Current state law allows parents to opt their children out of objectionable material assigned to their children. Maybe the child needs to mature before they are ready for the content, maybe the content is inappropriate and should never be assigned to your children.
That’s for you to decide, and New Hampshire Law supports your right as a parent to make that determination. It took many years of advocating for this law, but it was well worth it.
How do you go about informing your local school that you have reviewed the materials and you want to opt your child out of some of the content?
Here is a simple form that you can use and adjust to file a formal request:
Teacher demands template letter
The law says: https://www.education.nh.gov/sites/g/files/ehbemt326/files/inline-documents/objectionable-curriculum.pdf
The state board of education shall, in addition to the duties assigned by RSA 21-N:11: . . . IX-c. Require school districts to adopt a policy allowing an exception to specific course material based on a parent’s or legal guardian’s determination that the material is objectionable. Such policy shall include a provision requiring the parent or legal guardian to notify the school principal or designee in writing of the specific material to which they object and a provision requiring an alternative agreed upon by the school district and the parent, at the parent’s expense, sufficient to enable the child to meet state requirements for education in the particular subject area. The policy shall also require the school district or classroom teacher to provide parents and legal guardians not less than 2 weeks advance notice of curriculum course material used for instruction of human sexuality or human sexual education. The policy shall address the method of delivering notification to a parent or legal guardian. To the extent practicable, a school district shall make curriculum course materials available to parents or legal guardians for review upon request. The name of the parent or legal guardian and any specific reasons disclosed to school officials for the objection to the material shall not be public information and shall be excluded from access under RSA 91-A.
The terms “human sexuality or human sexual education” are not defined in the statute, although are self-explanatory. The legislative record makes clear that the intent of the amendment was to address material used in the instruction of human sexuality or human sexual education, such as in health class and biology class.
Furthermore, the intent of the amendment was to allow the parent or legal guardian the opportunity to make suitability determinations regarding instructional material which concerns human sexuality or human sexual education. This legislative intent can only be achieved by providing parents timely access to such instructional content. The new law places an affirmative responsibility on the school districts, which control the content, to meet the requirement to provide parents with the curriculum course material in advance. Simply sending a notice home with a student may not be sufficient to achieve the legislative intent as districts will want to, as much as possible, avoid circumstances in which a school asserts that it provided notice and the parent or legal guardian disputes this assertion.

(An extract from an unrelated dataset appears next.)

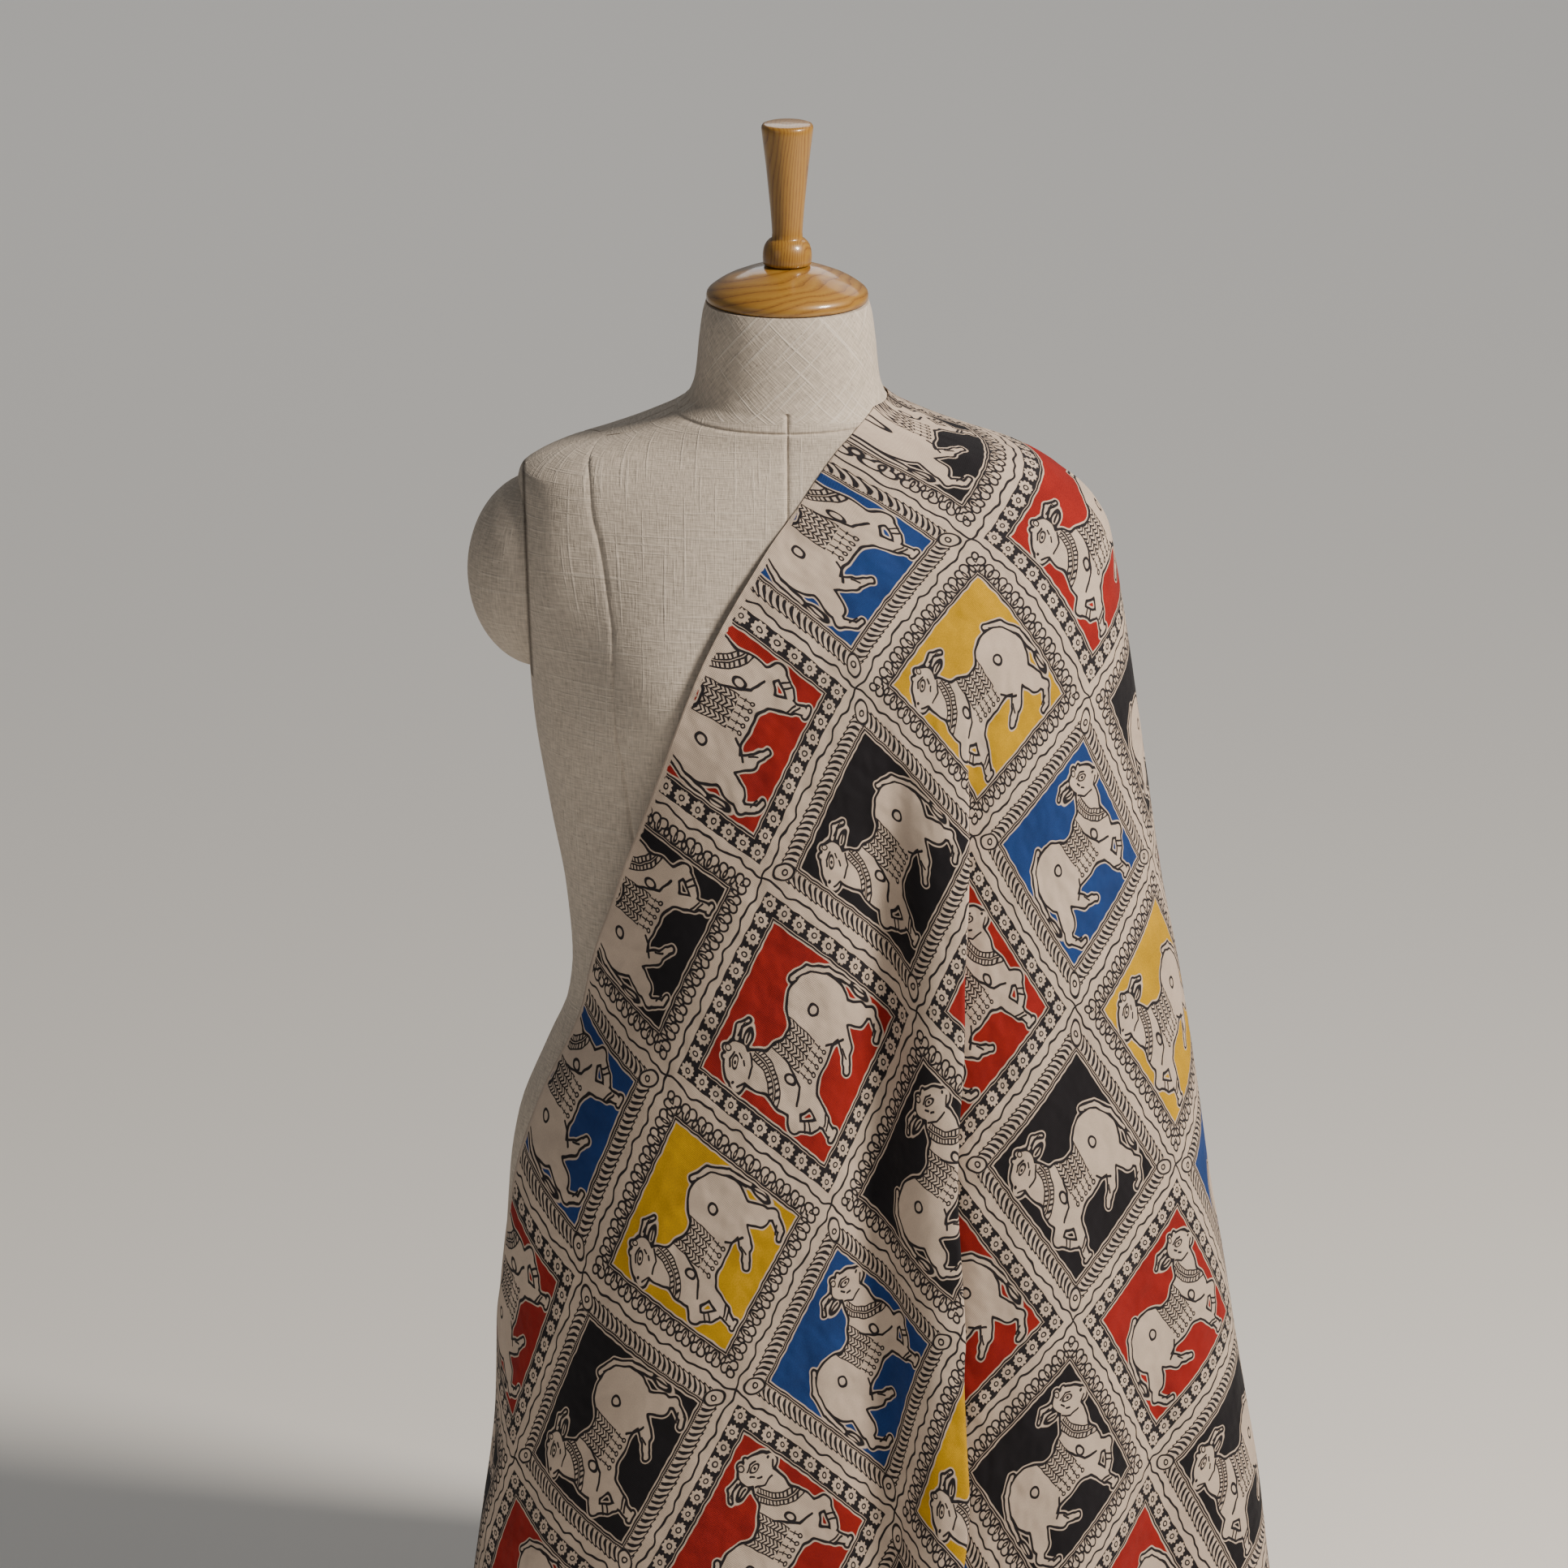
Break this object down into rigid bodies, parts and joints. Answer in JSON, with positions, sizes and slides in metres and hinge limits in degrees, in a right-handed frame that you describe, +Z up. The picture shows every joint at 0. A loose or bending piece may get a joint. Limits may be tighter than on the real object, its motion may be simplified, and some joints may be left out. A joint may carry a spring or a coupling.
{
  "type": "kalamkari cotton fabric on a dress form",
  "caption": "Block printed cotton cloth hanging from one shoulder of a linen covered dress form with a turned wooden neck cap and handle.",
  "frame": {"origin": "middle of the form's flat base, on the surface that it stands on", "axes": "+Z up along the form's axis, -Y to the form's front, +X to the side that carries the cloth"},
  "size_m": [0.5014, 0.3203, 0.9768],
  "materials": {
    "linen": "plain woven slubby linen, pale grey beige",
    "wood": "turned softwood with a clear gloss varnish",
    "printed_cotton": "plain woven cotton, block printed in black, red, blue and yellow on cream"
  },
  "bodies": {
    "root": {"form_torso": "linen", "arm_cap_right": "linen", "arm_cap_left": "linen", "neck_cap": "wood", "finial": "wood", "cloth": "printed_cotton"}
  },
  "joints": []
}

Therefore, school districts should modify their existing policies, as necessary, to specify how and when advance notification to parents and legal guardians will occur. Strong policies will include multiple modes of notification to provide sufficient assurance that parents or legal guardians have been afforded the appropriate and timely notice that the law requires. Such methods of notification may include email, posting on a web site, a letter sent through the school’s parent portal, a handout sent home with students or by other means. Regardless of the exact methodologies that schools decide to utilize, the best method to reach that assurance, would be to have some type of affirmative parental or legal guardian acknowledgement of receipt.
It is important to note that the legislative intent of HB103 does not apply to literature or other content that might have or be perceived to have sexual content. In the case that curricular content may include sexual content outside of the context of instruction on human sexuality or human sexual education, schools should exercise prudent judgment and err on the side of caution by providing advance notice to parents or legal guardians. Additionally, if an outside agency or organization, such as the Motion Picture of America Association, Movie Guide film rating systems, Compass Book Ratings or other rating system, recommends restrictions on content, schools should consider engaging parents before presenting that specific content to students.
Check your school policy and look for policy IGE too. There is no need to force your children to sit through something you know is not appropriate.